**Do this:** The lines to reproduce run from the first one through the line containing "return fuse_all([body, nub])". Reproduce them exactly.

━━ Recorded data ━━

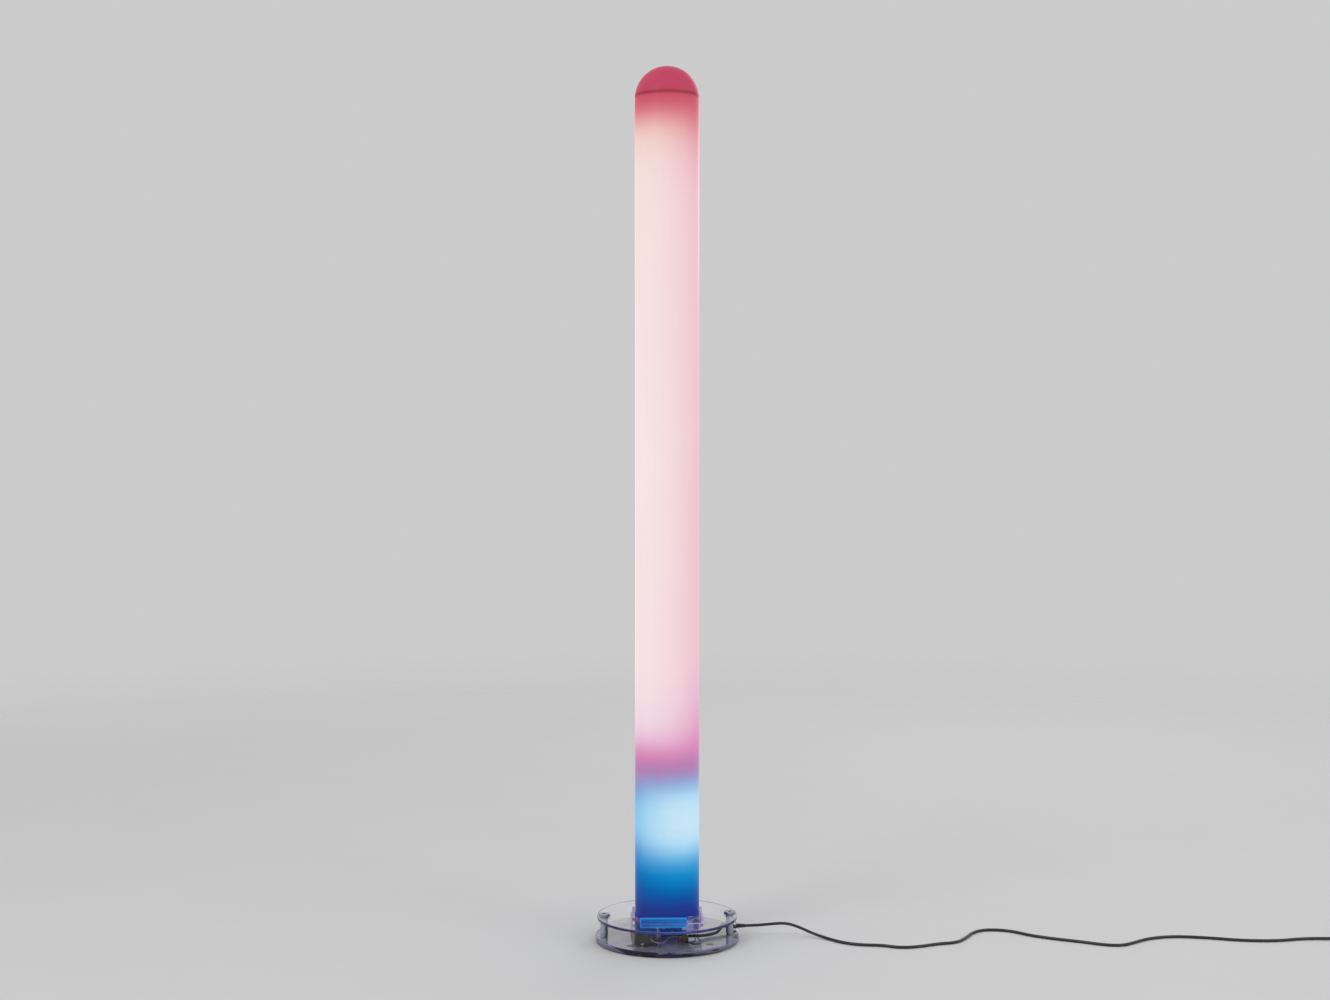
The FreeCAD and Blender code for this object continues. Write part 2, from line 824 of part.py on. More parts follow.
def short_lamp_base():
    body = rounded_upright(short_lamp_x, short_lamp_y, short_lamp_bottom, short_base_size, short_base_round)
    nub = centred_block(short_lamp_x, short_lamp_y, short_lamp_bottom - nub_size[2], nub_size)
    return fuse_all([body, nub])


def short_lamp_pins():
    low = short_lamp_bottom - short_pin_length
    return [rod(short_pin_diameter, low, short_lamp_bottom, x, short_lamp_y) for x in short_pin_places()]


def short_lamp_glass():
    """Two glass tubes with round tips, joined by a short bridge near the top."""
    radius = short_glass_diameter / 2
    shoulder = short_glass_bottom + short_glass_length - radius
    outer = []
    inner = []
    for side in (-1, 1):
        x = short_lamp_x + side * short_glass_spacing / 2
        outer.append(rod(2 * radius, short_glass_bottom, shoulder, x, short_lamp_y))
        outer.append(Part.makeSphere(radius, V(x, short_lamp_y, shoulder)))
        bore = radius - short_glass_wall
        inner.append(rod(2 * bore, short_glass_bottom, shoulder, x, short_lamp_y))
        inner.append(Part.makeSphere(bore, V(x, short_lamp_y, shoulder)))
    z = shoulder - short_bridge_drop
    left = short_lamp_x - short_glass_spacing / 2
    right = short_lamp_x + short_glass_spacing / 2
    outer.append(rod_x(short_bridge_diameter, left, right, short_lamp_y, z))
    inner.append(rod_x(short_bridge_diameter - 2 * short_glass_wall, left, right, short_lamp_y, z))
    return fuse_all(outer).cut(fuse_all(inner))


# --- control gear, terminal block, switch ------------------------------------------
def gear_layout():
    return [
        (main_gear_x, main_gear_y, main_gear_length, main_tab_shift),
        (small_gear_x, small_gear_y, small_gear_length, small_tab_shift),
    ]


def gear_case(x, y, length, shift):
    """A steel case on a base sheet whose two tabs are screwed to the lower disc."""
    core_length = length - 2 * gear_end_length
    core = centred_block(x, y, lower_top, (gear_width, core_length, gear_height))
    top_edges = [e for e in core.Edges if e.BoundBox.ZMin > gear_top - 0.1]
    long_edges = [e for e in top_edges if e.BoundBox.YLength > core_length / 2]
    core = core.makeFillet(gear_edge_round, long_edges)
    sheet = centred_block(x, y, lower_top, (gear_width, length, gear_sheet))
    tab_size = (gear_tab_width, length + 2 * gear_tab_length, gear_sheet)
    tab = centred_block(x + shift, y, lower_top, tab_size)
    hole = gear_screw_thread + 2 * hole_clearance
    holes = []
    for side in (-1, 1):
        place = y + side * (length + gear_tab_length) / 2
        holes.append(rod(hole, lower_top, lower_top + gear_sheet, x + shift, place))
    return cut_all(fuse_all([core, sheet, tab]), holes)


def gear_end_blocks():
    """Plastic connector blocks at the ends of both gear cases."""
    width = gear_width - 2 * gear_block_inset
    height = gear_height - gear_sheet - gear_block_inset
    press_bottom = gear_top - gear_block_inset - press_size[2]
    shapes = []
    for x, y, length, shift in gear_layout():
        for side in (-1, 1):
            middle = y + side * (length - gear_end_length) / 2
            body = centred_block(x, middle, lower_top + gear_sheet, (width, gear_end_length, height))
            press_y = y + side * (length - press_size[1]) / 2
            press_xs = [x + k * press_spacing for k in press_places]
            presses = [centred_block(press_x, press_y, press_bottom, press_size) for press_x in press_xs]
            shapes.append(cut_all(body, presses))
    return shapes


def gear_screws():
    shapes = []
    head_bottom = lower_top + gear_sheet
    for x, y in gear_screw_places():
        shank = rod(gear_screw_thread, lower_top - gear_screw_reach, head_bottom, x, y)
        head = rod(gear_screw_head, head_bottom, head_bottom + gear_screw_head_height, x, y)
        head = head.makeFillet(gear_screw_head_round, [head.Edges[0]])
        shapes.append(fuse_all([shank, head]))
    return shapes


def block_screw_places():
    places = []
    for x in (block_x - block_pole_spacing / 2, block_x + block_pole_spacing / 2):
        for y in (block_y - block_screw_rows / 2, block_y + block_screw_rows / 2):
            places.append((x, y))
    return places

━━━

**Final result:**
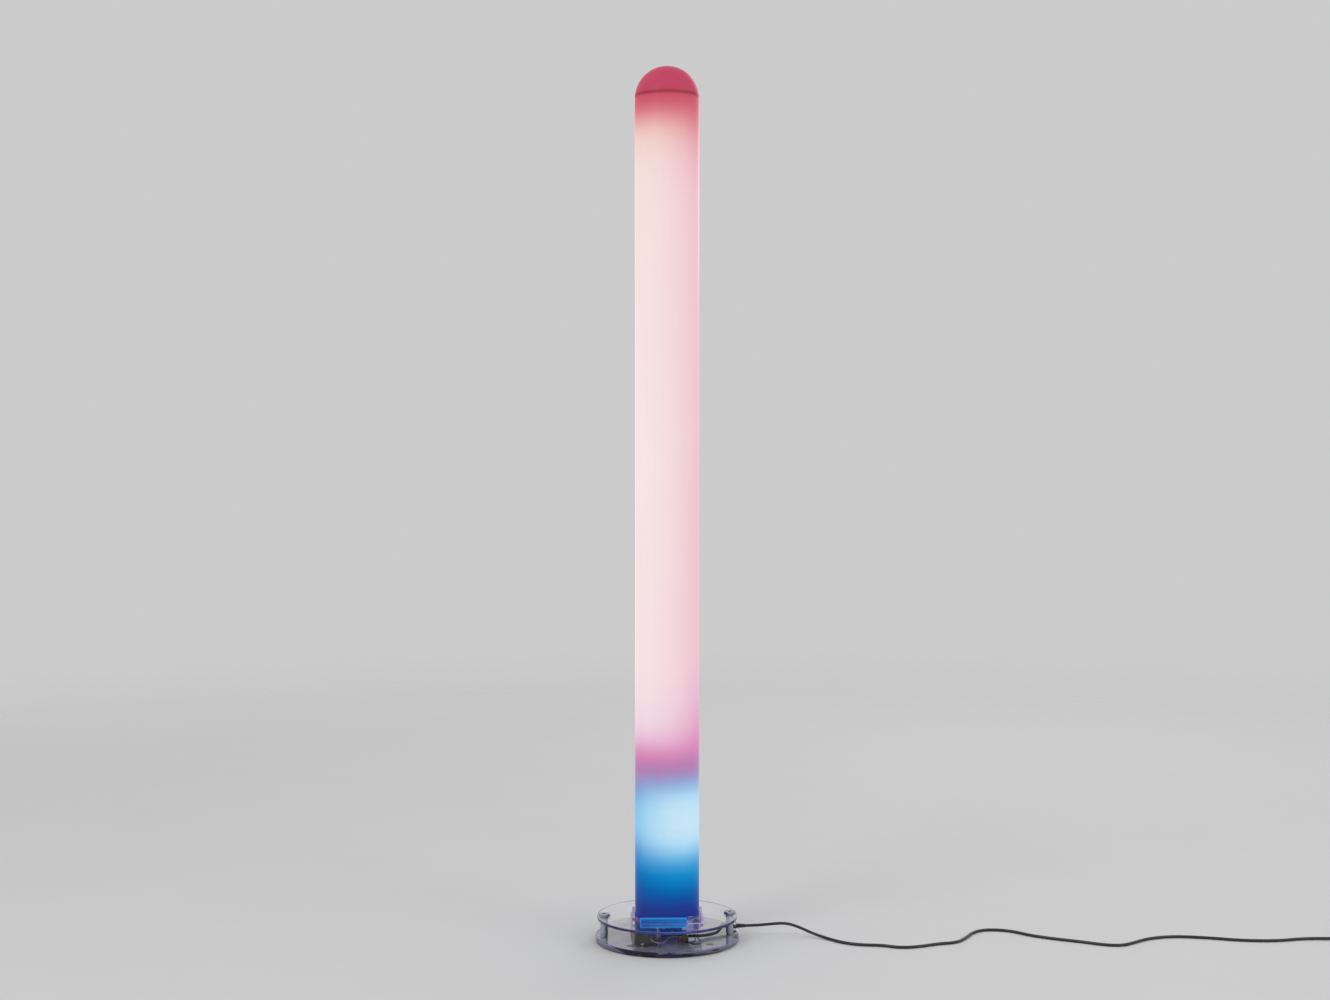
The FreeCAD and Blender code for this object continues. Write part 2, from line 824 of part.py on. More parts follow.
def short_lamp_base():
    body = rounded_upright(short_lamp_x, short_lamp_y, short_lamp_bottom, short_base_size, short_base_round)
    nub = centred_block(short_lamp_x, short_lamp_y, short_lamp_bottom - nub_size[2], nub_size)
    return fuse_all([body, nub])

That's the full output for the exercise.